◆ **Instructions to follow**
Reproduce exactly the lines below from the one containing "Write the build123d" through the one containing "one cut edge.", including both, and nothing else.

◆ **Excerpted records**
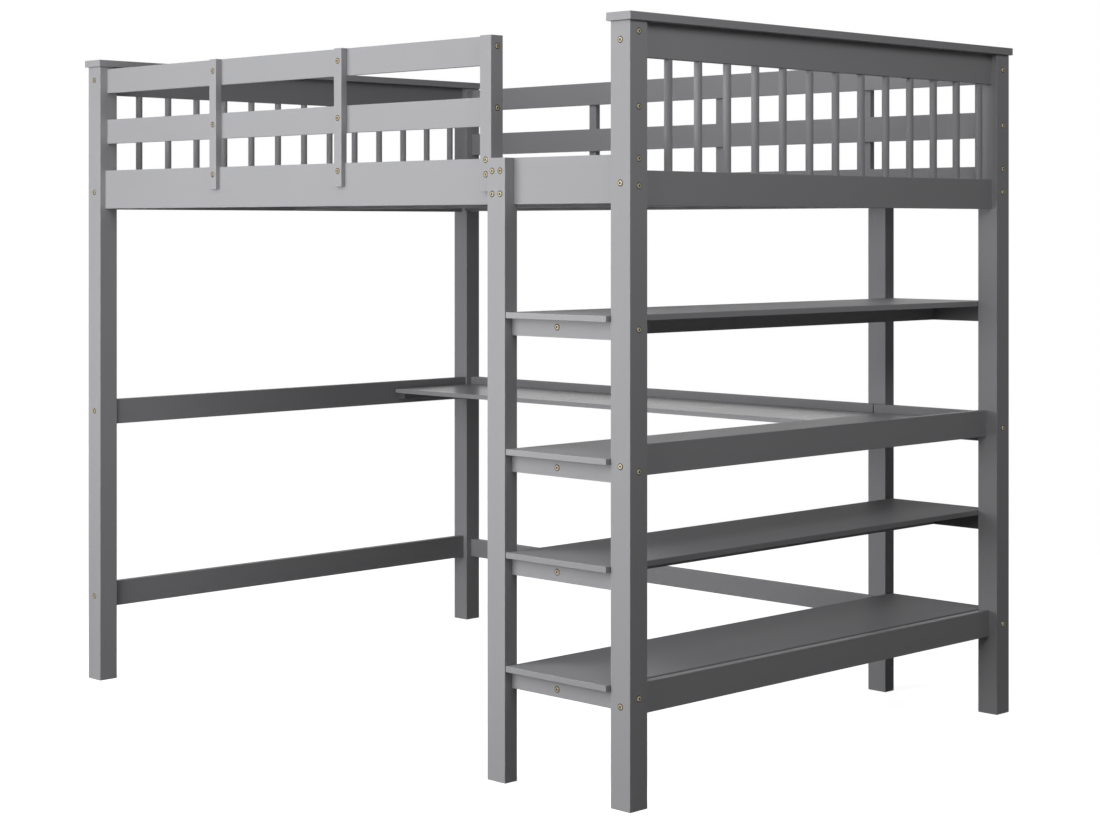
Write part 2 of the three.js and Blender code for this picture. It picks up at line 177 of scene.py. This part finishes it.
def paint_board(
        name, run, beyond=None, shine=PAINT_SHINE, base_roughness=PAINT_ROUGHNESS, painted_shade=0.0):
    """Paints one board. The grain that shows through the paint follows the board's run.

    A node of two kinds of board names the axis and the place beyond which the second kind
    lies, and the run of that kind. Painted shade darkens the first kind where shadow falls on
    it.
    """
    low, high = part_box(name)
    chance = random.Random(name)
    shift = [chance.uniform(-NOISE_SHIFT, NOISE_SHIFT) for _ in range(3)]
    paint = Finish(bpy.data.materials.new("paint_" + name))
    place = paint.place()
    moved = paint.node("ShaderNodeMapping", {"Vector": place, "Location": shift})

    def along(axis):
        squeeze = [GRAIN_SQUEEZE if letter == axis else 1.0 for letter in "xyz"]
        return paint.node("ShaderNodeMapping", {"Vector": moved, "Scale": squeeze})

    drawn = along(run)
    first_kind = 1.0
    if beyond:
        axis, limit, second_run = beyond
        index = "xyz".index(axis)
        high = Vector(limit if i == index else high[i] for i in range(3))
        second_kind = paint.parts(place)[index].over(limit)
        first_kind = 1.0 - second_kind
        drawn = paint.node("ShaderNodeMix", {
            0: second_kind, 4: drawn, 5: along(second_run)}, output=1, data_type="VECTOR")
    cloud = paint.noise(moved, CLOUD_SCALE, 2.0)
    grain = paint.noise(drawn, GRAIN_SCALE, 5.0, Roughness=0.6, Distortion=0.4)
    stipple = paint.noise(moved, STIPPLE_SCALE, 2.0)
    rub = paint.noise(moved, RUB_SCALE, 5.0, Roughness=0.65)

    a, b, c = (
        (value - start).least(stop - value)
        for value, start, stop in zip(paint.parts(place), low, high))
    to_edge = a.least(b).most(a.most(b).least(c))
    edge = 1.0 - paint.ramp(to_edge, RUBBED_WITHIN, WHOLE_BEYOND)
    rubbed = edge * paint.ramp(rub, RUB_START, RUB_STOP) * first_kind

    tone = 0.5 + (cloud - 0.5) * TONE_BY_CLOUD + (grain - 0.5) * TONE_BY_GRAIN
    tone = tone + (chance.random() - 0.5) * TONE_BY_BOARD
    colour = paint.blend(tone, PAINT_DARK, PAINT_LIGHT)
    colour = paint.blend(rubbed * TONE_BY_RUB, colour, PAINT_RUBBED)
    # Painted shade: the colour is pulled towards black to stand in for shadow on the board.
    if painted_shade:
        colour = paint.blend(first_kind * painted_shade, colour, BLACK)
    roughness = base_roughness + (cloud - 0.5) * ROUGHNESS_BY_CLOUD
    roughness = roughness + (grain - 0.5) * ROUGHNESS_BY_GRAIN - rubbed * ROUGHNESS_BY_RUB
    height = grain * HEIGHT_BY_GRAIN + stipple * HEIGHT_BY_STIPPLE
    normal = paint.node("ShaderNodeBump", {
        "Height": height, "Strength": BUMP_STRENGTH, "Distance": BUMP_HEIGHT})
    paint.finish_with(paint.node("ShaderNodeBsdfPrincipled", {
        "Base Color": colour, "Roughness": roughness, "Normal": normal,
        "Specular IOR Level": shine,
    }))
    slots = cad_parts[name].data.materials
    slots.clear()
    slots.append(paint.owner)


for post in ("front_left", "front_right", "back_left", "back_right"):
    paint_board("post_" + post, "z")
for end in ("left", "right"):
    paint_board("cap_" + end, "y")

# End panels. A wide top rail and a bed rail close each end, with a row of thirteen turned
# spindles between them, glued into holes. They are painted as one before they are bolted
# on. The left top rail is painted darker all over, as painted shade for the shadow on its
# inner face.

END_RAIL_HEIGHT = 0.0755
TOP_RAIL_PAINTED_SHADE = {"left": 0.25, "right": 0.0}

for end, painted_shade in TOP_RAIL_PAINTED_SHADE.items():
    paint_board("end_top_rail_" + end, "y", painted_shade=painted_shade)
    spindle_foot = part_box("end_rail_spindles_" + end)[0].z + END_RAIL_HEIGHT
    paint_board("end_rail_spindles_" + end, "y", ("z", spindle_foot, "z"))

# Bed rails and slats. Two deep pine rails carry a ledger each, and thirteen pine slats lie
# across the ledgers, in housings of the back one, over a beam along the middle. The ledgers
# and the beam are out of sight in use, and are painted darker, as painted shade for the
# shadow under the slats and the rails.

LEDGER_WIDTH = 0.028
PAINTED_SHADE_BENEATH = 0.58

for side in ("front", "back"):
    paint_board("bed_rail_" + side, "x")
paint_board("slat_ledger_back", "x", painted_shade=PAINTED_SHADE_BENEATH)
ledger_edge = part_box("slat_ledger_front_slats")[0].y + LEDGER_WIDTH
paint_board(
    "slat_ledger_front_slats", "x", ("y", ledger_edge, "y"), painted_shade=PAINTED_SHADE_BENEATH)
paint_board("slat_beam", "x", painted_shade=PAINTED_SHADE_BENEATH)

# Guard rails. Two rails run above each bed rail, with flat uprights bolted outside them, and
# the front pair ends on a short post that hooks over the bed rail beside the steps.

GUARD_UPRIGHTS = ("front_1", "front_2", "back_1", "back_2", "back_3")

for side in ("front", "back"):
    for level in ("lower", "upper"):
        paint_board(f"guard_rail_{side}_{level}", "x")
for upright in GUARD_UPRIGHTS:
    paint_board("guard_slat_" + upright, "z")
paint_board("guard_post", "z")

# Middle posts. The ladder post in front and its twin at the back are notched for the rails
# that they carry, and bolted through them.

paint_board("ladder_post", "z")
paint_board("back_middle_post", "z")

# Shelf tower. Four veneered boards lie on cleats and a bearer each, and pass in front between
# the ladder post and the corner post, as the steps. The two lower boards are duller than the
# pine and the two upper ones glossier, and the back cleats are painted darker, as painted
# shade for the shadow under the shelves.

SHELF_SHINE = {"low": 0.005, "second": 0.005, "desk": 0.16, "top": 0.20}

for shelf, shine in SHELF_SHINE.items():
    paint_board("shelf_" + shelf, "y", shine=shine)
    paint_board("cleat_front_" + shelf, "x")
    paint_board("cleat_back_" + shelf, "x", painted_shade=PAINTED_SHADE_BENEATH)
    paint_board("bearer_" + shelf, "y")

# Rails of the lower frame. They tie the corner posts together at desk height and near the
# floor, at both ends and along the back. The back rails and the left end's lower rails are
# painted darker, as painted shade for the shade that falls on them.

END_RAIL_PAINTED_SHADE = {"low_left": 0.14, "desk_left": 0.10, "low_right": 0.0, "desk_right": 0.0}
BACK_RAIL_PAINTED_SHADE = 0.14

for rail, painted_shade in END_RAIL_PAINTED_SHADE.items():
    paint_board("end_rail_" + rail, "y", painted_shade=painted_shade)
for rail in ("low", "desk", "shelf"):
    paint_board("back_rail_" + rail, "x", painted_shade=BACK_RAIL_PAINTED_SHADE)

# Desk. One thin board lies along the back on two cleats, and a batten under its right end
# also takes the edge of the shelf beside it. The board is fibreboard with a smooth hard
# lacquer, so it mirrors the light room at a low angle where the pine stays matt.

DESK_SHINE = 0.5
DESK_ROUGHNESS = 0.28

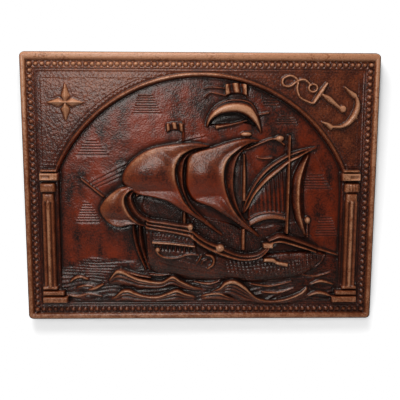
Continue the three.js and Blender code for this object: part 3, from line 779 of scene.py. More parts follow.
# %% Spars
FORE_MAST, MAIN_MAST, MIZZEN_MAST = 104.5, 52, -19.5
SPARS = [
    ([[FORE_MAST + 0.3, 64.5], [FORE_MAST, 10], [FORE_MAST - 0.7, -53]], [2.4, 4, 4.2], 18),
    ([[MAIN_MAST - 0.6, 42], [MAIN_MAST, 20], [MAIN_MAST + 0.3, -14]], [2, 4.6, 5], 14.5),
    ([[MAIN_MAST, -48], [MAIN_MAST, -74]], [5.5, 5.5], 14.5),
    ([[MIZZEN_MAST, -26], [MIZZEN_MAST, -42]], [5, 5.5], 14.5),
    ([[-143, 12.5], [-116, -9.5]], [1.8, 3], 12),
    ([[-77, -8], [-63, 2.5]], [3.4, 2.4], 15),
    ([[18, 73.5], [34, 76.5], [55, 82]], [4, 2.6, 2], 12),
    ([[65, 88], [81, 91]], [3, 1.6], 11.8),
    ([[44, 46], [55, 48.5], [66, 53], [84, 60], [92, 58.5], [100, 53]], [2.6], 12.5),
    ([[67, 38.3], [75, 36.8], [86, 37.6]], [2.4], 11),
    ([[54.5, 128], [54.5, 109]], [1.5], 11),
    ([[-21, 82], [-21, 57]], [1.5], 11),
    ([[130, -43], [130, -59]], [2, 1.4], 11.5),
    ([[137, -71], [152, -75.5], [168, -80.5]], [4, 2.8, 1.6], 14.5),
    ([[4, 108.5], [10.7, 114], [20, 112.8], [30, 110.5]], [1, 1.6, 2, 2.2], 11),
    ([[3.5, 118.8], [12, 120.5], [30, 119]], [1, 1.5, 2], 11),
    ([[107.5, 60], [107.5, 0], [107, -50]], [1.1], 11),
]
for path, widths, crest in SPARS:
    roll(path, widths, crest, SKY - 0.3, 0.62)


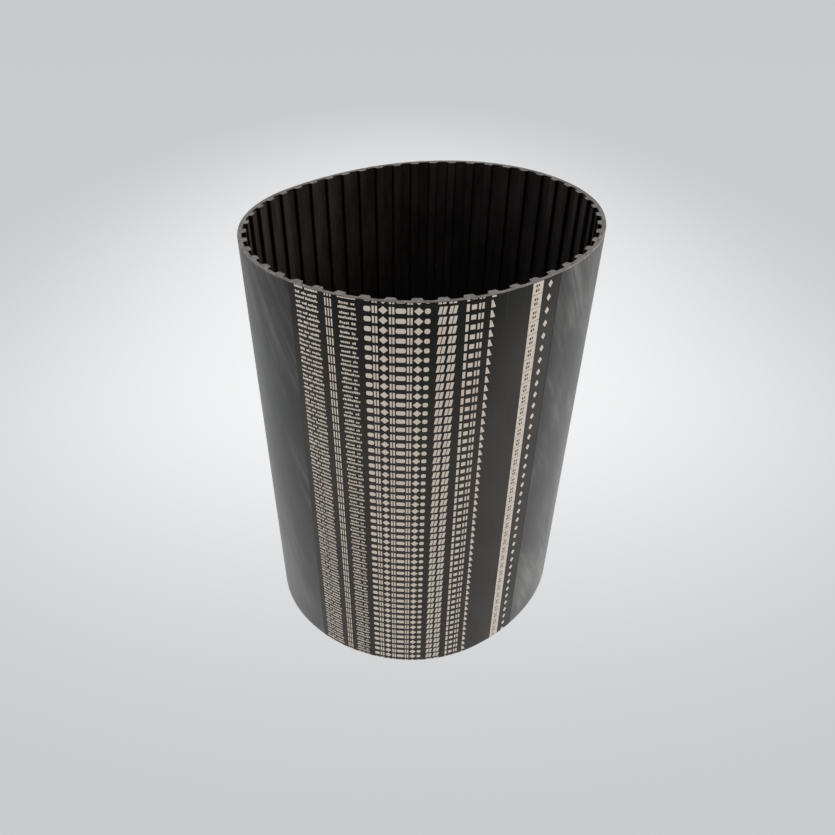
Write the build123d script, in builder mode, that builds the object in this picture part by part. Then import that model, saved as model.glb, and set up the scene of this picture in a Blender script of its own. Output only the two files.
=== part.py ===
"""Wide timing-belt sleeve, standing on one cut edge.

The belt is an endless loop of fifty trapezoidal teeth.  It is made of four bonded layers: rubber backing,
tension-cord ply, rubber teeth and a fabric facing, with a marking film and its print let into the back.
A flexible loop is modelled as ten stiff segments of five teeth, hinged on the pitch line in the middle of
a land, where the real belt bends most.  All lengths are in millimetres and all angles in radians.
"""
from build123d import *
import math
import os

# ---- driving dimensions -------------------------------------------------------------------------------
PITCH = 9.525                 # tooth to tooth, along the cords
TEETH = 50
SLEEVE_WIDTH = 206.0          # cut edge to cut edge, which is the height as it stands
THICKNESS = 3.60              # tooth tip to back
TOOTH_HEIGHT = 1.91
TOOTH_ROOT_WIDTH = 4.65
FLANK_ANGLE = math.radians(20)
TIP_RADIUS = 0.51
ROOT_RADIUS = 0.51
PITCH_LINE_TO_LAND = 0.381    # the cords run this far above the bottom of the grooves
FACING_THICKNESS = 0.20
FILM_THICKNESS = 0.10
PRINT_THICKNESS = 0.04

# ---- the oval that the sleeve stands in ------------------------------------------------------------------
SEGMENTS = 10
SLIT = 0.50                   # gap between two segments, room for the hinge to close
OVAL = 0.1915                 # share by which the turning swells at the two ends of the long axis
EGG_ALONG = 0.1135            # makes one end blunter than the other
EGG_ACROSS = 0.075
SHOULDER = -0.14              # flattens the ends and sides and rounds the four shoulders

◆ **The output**
Write the build123d script, in builder mode, that builds the object in this picture part by part. Then import that model, saved as model.glb, and set up the scene of this picture in a Blender script of its own. Output only the two files.
=== part.py ===
"""Wide timing-belt sleeve, standing on one cut edge.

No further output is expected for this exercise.